(Task directions):
Everything from the first line down to the line containing "return np.clip(hollows +" should be reproduced exactly; please include nothing else.

(Given material):
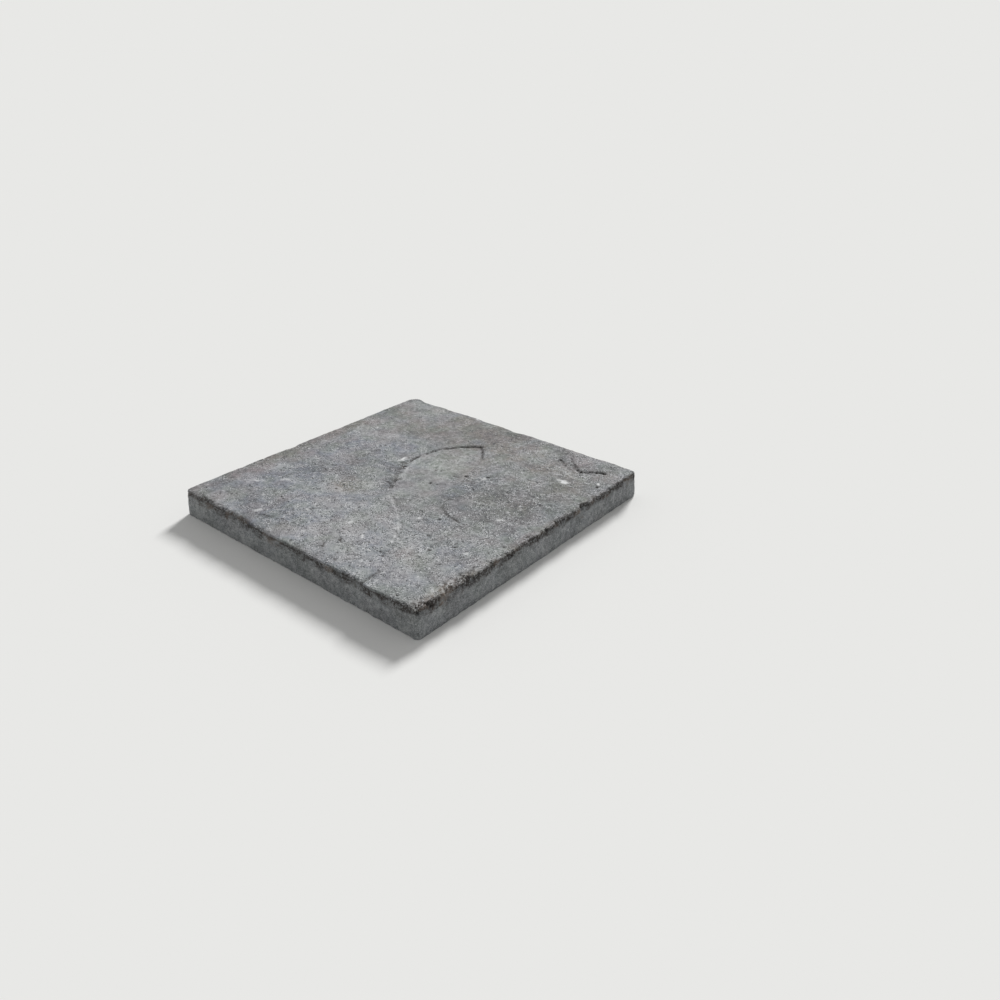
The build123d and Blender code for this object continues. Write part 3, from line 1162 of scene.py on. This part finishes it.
def soil_and_joint_shadow_marks(slab, face):
    """Where soil and the painted shadow of the joint sit on the arris and under it, and where stones stand
    bare in the rubble.
    """
    below = np.clip(slab.face_height - slab.z, 0, None)
    fringe = below + 2.5 * wander(slab.places, size=11, seed=33, octaves=3)
    # Down the sides, a dark band under the arris: soil, and the painted shadow of the joint.
    line = smoothstep(0.4, 2.2, below) * (1 - smoothstep(3.5, 15, fringe))
    rim = smoothstep(3.5, 0.5, slab.distance + 2.2 * face.ruffle) * smoothstep(*SOIL_AND_SHADOW_BAND, slab.x)
    # The bites, the gaps in the rubble and the rounded arris are darkened with soil and painted shade.
    bitten = 1.2 * smoothstep(1.4, 3.2, slab.bite) * smoothstep(9, 2, slab.distance)
    rim = np.maximum(rim, bitten)
    rim = np.maximum(rim, slab.rubble * np.clip(0.7 - 1.2 * face.stones, 0, 1.4))
    bare = smoothstep(0.3, 1.0, face.stones) * np.clip(1.4 * slab.rubble, 0, 1)
    rim = rim * (1 - 0.85 * bare) + 0.6 * smoothstep(0.6, 2.2, slab.arris_drop)
    return np.clip(np.where(slab.on_face, rim, 1.2 * line), 0, 1.2), bare


def hollow_soil_and_shade_marks(slab, face):
    """Soil and painted shade in the hollows: under rims, in pits and grooves, and in the blow-holes."""
    # The hollows are darkened with soil and with painted shade.
    hollows = 0.4 * face.feet + face.pits / 0.9 + 1.1 * face.groove_soil
    hollows = hollows + 0.6 * face.ledge_foot * face.swing
    below = np.clip(slab.face_height - slab.z, 0, None)
    hollows *= np.where(slab.on_face, 1, smoothstep(6, 1, below))
    return np.clip(hollows + 0.5 * slab.holes, 0, 1.5)


def surface_marks(slab, face):
    """What the material is told about each point, by the names in CONCRETE_MARKS."""
    on_face = slab.on_face
    stains = 0.45 * wander(slab.places, size=24, seed=41, octaves=4)
    marks = {name: blots(slab.plan, smudges, stains) for name, smudges in STAINS.items()}
    marks["soil"], bare_stones = soil_and_joint_shadow_marks(slab, face)
    # The lips get a painted highlight here, besides the lime bloom and the bare stones.
    marks["bloom_and_highlight"] = np.clip(marks["bloom_and_highlight"] + 1.5 * face.lip + 1.6 * bare_stones, 0, 2)
    marks["flake"] = face.flake
    marks["chip"] = face.chips
    for name in (*STAINS, "flake", "chip"):
        marks[name] = marks[name] * on_face
    marks["coarse"] = np.where(on_face, face.coarse - 0.6 * face.flake + 0.8 * slab.rubble, CAST_CALM)
    marks["hollow_soil_and_shade"] = hollow_soil_and_shade_marks(slab, face)
    marks["riven"] = on_face
    return marks


def rive(mesh_data, shape, relief):
    """Moves the block's points to the slab's riven face, worn arris and cast sides, and marks them."""
    slab = spread_points(mesh_data, shape, relief)
    draw_outline_in(slab, relief)
    face = cleft_face(slab, relief)
    lean_sides(slab, raise_face(slab, face, relief), relief)
    final = np.stack([
        np.clip(slab.x, -slab.limit_x, slab.limit_x) * MM,
        np.clip(slab.y, -slab.limit_y, slab.limit_y) * MM,
        np.clip(slab.z, 0, slab.top) * MM,
    ], axis=1)
    mesh_data.vertices.foreach_set("co", final.ravel())
    mesh_data.update()
    for name, values in surface_marks(slab, face).items():
        layer = mesh_data.attributes.new(name, "FLOAT", "POINT")
        layer.data.foreach_set("value", values.astype(np.float32))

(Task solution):
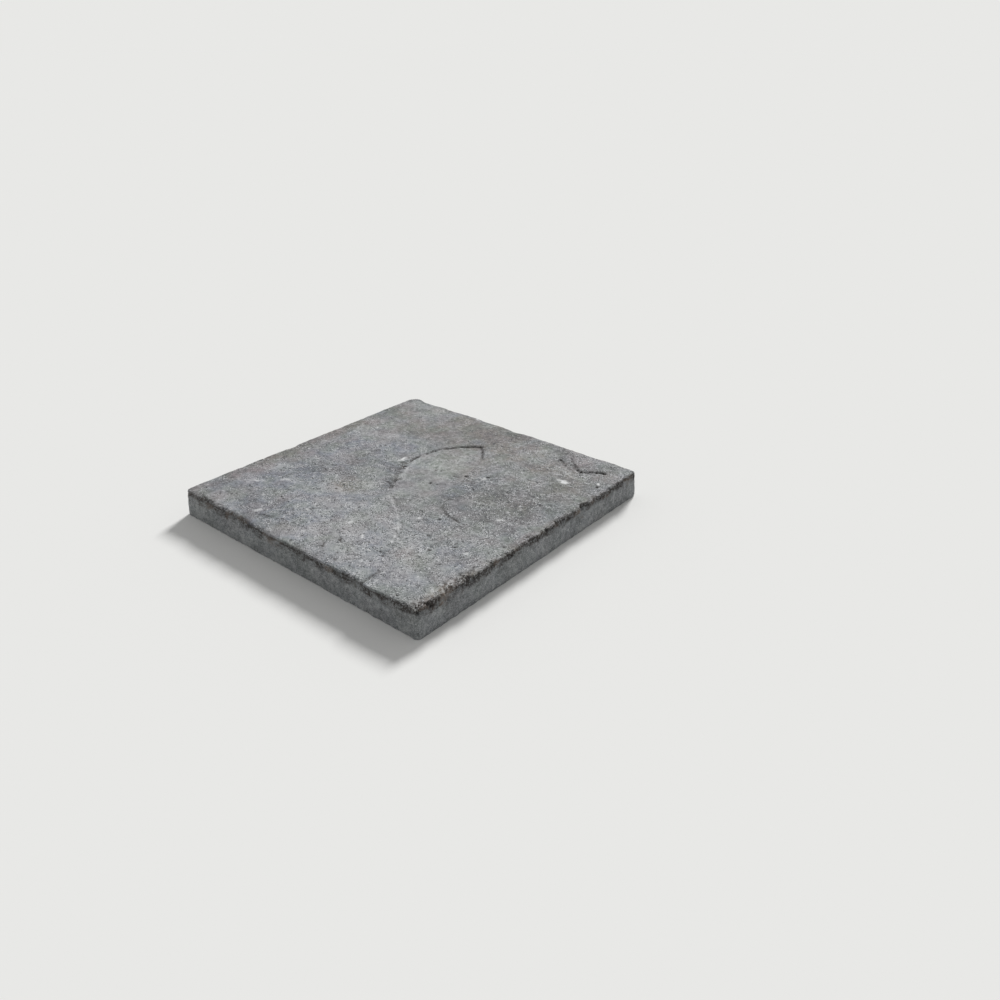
The build123d and Blender code for this object continues. Write part 3, from line 1162 of scene.py on. This part finishes it.
def soil_and_joint_shadow_marks(slab, face):
    """Where soil and the painted shadow of the joint sit on the arris and under it, and where stones stand
    bare in the rubble.
    """
    below = np.clip(slab.face_height - slab.z, 0, None)
    fringe = below + 2.5 * wander(slab.places, size=11, seed=33, octaves=3)
    # Down the sides, a dark band under the arris: soil, and the painted shadow of the joint.
    line = smoothstep(0.4, 2.2, below) * (1 - smoothstep(3.5, 15, fringe))
    rim = smoothstep(3.5, 0.5, slab.distance + 2.2 * face.ruffle) * smoothstep(*SOIL_AND_SHADOW_BAND, slab.x)
    # The bites, the gaps in the rubble and the rounded arris are darkened with soil and painted shade.
    bitten = 1.2 * smoothstep(1.4, 3.2, slab.bite) * smoothstep(9, 2, slab.distance)
    rim = np.maximum(rim, bitten)
    rim = np.maximum(rim, slab.rubble * np.clip(0.7 - 1.2 * face.stones, 0, 1.4))
    bare = smoothstep(0.3, 1.0, face.stones) * np.clip(1.4 * slab.rubble, 0, 1)
    rim = rim * (1 - 0.85 * bare) + 0.6 * smoothstep(0.6, 2.2, slab.arris_drop)
    return np.clip(np.where(slab.on_face, rim, 1.2 * line), 0, 1.2), bare


def hollow_soil_and_shade_marks(slab, face):
    """Soil and painted shade in the hollows: under rims, in pits and grooves, and in the blow-holes."""
    # The hollows are darkened with soil and with painted shade.
    hollows = 0.4 * face.feet + face.pits / 0.9 + 1.1 * face.groove_soil
    hollows = hollows + 0.6 * face.ledge_foot * face.swing
    below = np.clip(slab.face_height - slab.z, 0, None)
    hollows *= np.where(slab.on_face, 1, smoothstep(6, 1, below))
    return np.clip(hollows + 0.5 * slab.holes, 0, 1.5)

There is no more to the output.